3.  Alors aujourd’hui d’où viennent les difficultés ?

D’abord, l’inflation endémique peine à être contenue, elle est toujours de 25% par an quand le gouvernement prétend que la hausse annuelle est seulement de 10%. La dépendance aux exportations de soja redevient un problème majeur puisque le cours des matières premières est actuellement à la baisse.

La question des « fonds vautours » : la restructuration de la dette négociée par Nestor Kirchner et les créanciers de l’Argentine n’a pas été acceptée par une minorité d’entre eux. Ces créanciers, qui ne détiennent que 7% de la dette totale, ont revendu leurs fonds à des fonds vautours américains. Ce sont des financiers intransigeants qui gagnent de l’argent en forçant les Etats à rembourser 100% de la dette, à grands coups de recours en justice. En 2013 et en 2014, l’Argentine a été condamnée à rembourser 1,5 milliards de dollars à un de ces fonds spéculatifs : Elliot Management. C’est un véritable problème pour le pays, car les autres créanciers refusent le rééchelonnement de la dette si tous ne doivent pas renoncer au même pourcentage de la dette initiale.

ZOOM : le « consensus de Buenos Aires » (2003)
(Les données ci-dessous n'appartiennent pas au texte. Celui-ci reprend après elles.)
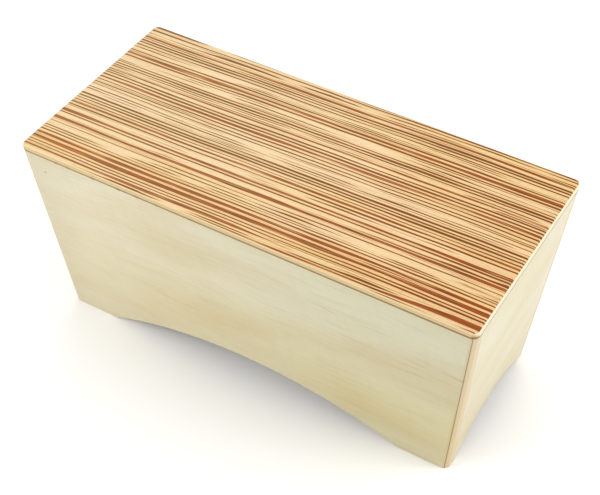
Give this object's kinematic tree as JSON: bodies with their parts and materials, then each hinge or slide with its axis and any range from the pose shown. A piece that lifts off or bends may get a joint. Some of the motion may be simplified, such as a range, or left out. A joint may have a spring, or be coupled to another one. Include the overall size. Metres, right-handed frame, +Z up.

Selon l’accord signé entre Lula et N. Kirchner, Le « consensus de Buenos Aires », en 22 points, recommande le renforcement du Mercosur, la mise en œuvre de politiques gouvernementales favorisant la croissance économique et une gestion de la dette externe compatible avec la réduction de la pauvreté et le développement de l’éducation pour tous. Caricaturalement, on peut parler d’une « dimension sociale du libéralisme » (s’oppose au consensus de Washington de 1989 qui sacralise exclusivement le marché). Le consensus de Buenos Aires s’inscrit dans l’idéal progressiste des deux dirigeants mais s’appuie néanmoins sur les rouages de l’économie mondialisée telle qu’on la connait aujourd’hui. Quant au Mercosur, il est aussi perçu comme un vecteur de partage de valeurs communes et pas seulement comme un gros marché (à l’instar de l’ALENA).